_Material_

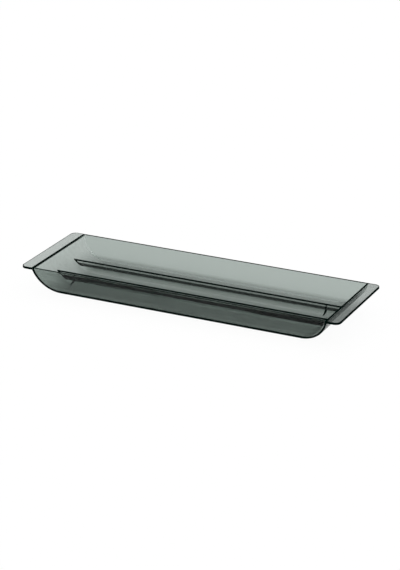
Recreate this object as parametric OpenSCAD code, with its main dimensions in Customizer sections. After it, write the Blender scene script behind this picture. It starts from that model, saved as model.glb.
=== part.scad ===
// Shallow drawer organizer with three long lanes, hung by the flange at each end.
// Lengths are in millimetres. The origin is the centre of the underside, +Z is up,
// +X runs along the lanes and the front wall faces -Y.

/* [Tray] */
// Length over the two end walls, measured at the rim
tray_l = 302; // [240:1:420]
// Depth from the front face to the back face, measured at the rim
tray_d = 102.6; // [92:0.2:160]
// Height from the underside to the rim
tray_h = 23.4; // [18:0.2:27]
// Thickness of the sheet that is bent into the floor and both ends
sheet_t = 2; // [1.5:0.1:3]
// Outside radius of the bend at each end
bend_r = 27.8; // [27:0.2:42]
// Thickness of the front and back wall panels
wall_t = 2; // [1.5:0.1:3]
// Distance that the front and back walls lean in from the rim down to the underside
wall_lean = 6; // [0:0.5:9]

/* [Flanges] */
// Distance that each flange stands out past the end wall
flange_w = 11.6; // [8:0.2:25]
// Thickness of the flange plates
flange_t = 2; // [1.5:0.1:3]
// Radius of the flanges' two outer corners
flange_corner_r = 5.5; // [2:0.5:8]

/* [Dividers] */
// Thickness of each divider
divider_t = 2; // [1.5:0.1:3]
// Height of each divider above the inside floor
divider_h = 8.6; // [5:0.1:12]
// Clear width of the middle lane, the same distance from the front and the back
middle_lane_w = 31; // [22:0.5:38]
// Radius of the hollow foot along both sides of each divider
foot_r = 2.5; // [1.5:0.1:3.5]
// Thickness that the foot keeps at its outer edge
foot_lip = 0.2; // [0.1:0.1:0.5]

/* [Webs] */
// Thickness of the small web that braces each divider
web_t = 1; // [0.8:0.1:2]
// Radius of the web's hollow edge
web_r = 7; // [4:0.5:9]
// Height that the web keeps at its two tips
web_tip = 0.6; // [0.4:0.1:1]
// Distance of each web's outer side from the line where the floor starts to bend up
web_setback = 0; // [0:0.5:40]

/* [Hidden] */

$fn = 180;
smoke = [0.47, 0.53, 0.50, 0.55];

// The bend is cut off by the rim before it turns fully upright, so its centre
// lies above the rim and inside the rim's length.
bend_z = bend_r;
bend_x = tray_l / 2 - sqrt(pow(bend_r, 2) - pow(bend_r - tray_h, 2));
inside_r = bend_r - sheet_t;

// Level thickness of a leaning wall
wall_w = wall_t / cos(atan(wall_lean / tray_h));

// Front faces of the rim and the dividers
front_face_y = -tray_d / 2;
front_divider_y = -middle_lane_w / 2 - divider_t;
back_divider_y = middle_lane_w / 2;

// A web ends below the rounded top edge of its divider and stands on the flat floor.
half_t = divider_t / 2;
fit_web_r = min(web_r, divider_h - half_t - web_tip);
web_x = bend_x - web_setback - web_t / 2;

// Outline of the tray seen from the front, inside the bend radius r, cut level at height top.
module tray_outline(r, top) {
    intersection() {
        union() {
            for (side = [-1, 1]) {
                translate([side * bend_x, bend_z])
                    circle(r);
            }
            translate([-bend_x, bend_z - r])
                square([2 * bend_x, r]);
        }
        translate([-tray_l, bend_z - r])
            square([2 * tray_l, top - bend_z + r]);
    }
}

// Turns an outline seen from the front into a panel that starts at height y and is t deep.
module panel(y, t) {
    translate([0, y + t, 0])
        rotate([90, 0, 0])
            linear_extrude(t)
                children();
}

// Turns a section seen from the left end into a bar that is w long and centred at x.
module bar(x, w) {
    translate([x - w / 2, 0, 0])
        rotate([90, 0, 90])
            linear_extrude(w)
                children();
}

// Place of the front wall's outer face at height z
function face_y(z) = front_face_y + wall_lean * (1 - z / tray_h);

// Section between the outer faces of both walls, a little taller than the tray
module depth_section() {
    low = face_y(-1);
    high = face_y(tray_h + 1);
    polygon([[low, -1], [-low, -1], [-high, tray_h + 1], [high, tray_h + 1]]);
}

// Section of the front wall, a little taller than the tray
module wall_section() {
    low = face_y(-1);
    high = face_y(tray_h + 1);
    polygon([[low, -1], [low + wall_w, -1], [high + wall_w, tray_h + 1], [high, tray_h + 1]]);
}

// Leaning panel set inside the pan, flush with the pan's front edge
module leaning_wall() {
    intersection() {
        bar(0, tray_l)
            wall_section();
        panel(front_face_y, tray_d)
            tray_outline(inside_r, tray_h);
    }
}

// Section of a divider whose front face is at y: rounded top edge and a hollow foot on each side
module divider_section(y) {
    foot_w = half_t + foot_r;
    translate([y + half_t, sheet_t]) {
        translate([-half_t, 0])
            square([divider_t, divider_h - half_t]);
        translate([0, divider_h - half_t])
            circle(half_t);
        difference() {
            translate([-foot_w, 0])
                square([2 * foot_w, foot_r + foot_lip]);
            for (side = [-1, 1]) {
                translate([side * foot_w, foot_r + foot_lip])
                    circle(foot_r);
            }
        }
    }
}

// Low rib whose pointed ends run up the inside of the bends
module divider(y) {
    intersection() {
        bar(0, tray_l)
            divider_section(y);
        panel(y - 2 * foot_r, divider_t + 4 * foot_r)
            tray_outline(inside_r, tray_h);
    }
}

// Small upright web at x, with a hollow front edge, that braces the divider at y.
module divider_web(x, y) {
    leg = fit_web_r + web_tip;
    bar(x, web_t)
        difference() {
            translate([y - leg, sheet_t])
                square(leg);
            translate([y - leg, sheet_t + leg])
                circle(fit_web_r);
            divider_section(y);
        }
}

// Plan of the right flange, from the line where the bend starts to its rounded outer corners
module flange_plan() {
    outer_x = tray_l / 2 + flange_w;
    corner = [outer_x - flange_corner_r, tray_d / 2 - flange_corner_r];
    difference() {
        translate([bend_x, front_face_y])
            square([outer_x - bend_x, tray_d]);
        for (side = [0, 1]) {
            mirror([0, side, 0])
                difference() {
                    translate(corner)
                        square(flange_corner_r + 1);
                    translate(corner)
                        circle(flange_corner_r);
                }
        }
    }
}

// Flat plate level with the rim, its inner edge shaped to the outside of the bend.
module flange() {
    difference() {
        translate([0, 0, tray_h - flange_t])
            linear_extrude(flange_t)
                flange_plan();
        panel(front_face_y - 1, tray_d + 2)
            tray_outline(bend_r, tray_h + 1);
    }
}

// Floor and both curved ends, bent from one sheet, its front and back edges cut to the walls' lean
module tray_pan() {
    color(smoke)
        intersection() {
            bar(0, tray_l + 2)
                depth_section();
            panel(front_face_y - 1, tray_d + 2)
                difference() {
                    tray_outline(bend_r, tray_h);
                    tray_outline(inside_r, tray_h + 1);
                }
        }
}

module left_flange() {
    color(smoke)
        mirror([1, 0, 0])
            flange();
}

module right_flange() {
    color(smoke)
        flange();
}

module front_wall() {
    color(smoke)
        leaning_wall();
}

module back_wall() {
    color(smoke)
        mirror([0, 1, 0])
            leaning_wall();
}

module front_divider() {
    color(smoke)
        divider(front_divider_y);
}

module back_divider() {
    color(smoke)
        divider(back_divider_y);
}

// Braces the front divider near its left end
module front_divider_web() {
    color(smoke)
        divider_web(-web_x, front_divider_y);
}

// Braces the back divider near its right end
module back_divider_web() {
    color(smoke)
        divider_web(web_x, back_divider_y);
}

tray_pan();
left_flange();
right_flange();
front_wall();
back_wall();
front_divider();
back_divider();
front_divider_web();
back_divider_web();
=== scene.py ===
import bpy
import math
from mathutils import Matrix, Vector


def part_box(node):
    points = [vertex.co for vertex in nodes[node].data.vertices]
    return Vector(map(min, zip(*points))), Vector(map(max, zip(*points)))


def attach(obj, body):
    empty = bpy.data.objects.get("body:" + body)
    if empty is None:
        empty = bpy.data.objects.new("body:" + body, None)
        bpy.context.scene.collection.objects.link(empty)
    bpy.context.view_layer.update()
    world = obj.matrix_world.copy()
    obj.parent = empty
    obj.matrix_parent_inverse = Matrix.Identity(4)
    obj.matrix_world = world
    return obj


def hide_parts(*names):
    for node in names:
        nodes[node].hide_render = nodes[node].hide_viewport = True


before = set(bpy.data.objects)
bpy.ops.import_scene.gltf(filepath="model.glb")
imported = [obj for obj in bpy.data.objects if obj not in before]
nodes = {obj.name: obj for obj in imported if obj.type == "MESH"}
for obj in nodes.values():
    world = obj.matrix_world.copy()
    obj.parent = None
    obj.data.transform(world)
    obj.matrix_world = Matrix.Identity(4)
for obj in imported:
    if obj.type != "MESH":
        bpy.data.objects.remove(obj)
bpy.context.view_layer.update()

# Sizes of the tray in metres, read from the frame
half_length, half_depth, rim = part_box("tray_pan")[1]
flange_low, flange_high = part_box("right_flange")
divider_low, divider_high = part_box("front_divider")
floor_top = divider_low.z
divider_top = divider_high.z
front_foot = divider_low.y
back_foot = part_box("back_divider")[1].y

# The webs stand where the ends start to bend up. The bend's radius follows from its run and rise.
bend_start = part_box("back_divider_web")[1].x
bend_radius = ((half_length - bend_start) ** 2 + rim ** 2) / (2 * rim)
inside_radius = bend_radius - floor_top

# Sizes that the boxes of the pieces don't give
WALL_THICKNESS = 0.002
WALL_LEAN = 0.006
FLANGE_CORNER = 0.0055
wall_slope = WALL_LEAN / rim
wall_width = WALL_THICKNESS * math.sqrt(1 + wall_slope ** 2)

# How much smaller a visible piece is than its solid, so that bonded pieces don't share a face
SHRINK = 0.00001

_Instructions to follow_
Only the lines from the one with "its right end" up to the one with "if empty is" should be repeated, both included, exactly as they appear.

_Exercise answer_
// Braces the back divider near its right end
module back_divider_web() {
    color(smoke)
        divider_web(web_x, back_divider_y);
}

tray_pan();
left_flange();
right_flange();
front_wall();
back_wall();
front_divider();
back_divider();
front_divider_web();
back_divider_web();
=== scene.py ===
import bpy
import math
from mathutils import Matrix, Vector


def part_box(node):
    points = [vertex.co for vertex in nodes[node].data.vertices]
    return Vector(map(min, zip(*points))), Vector(map(max, zip(*points)))


def attach(obj, body):
    empty = bpy.data.objects.get("body:" + body)
    if empty is None:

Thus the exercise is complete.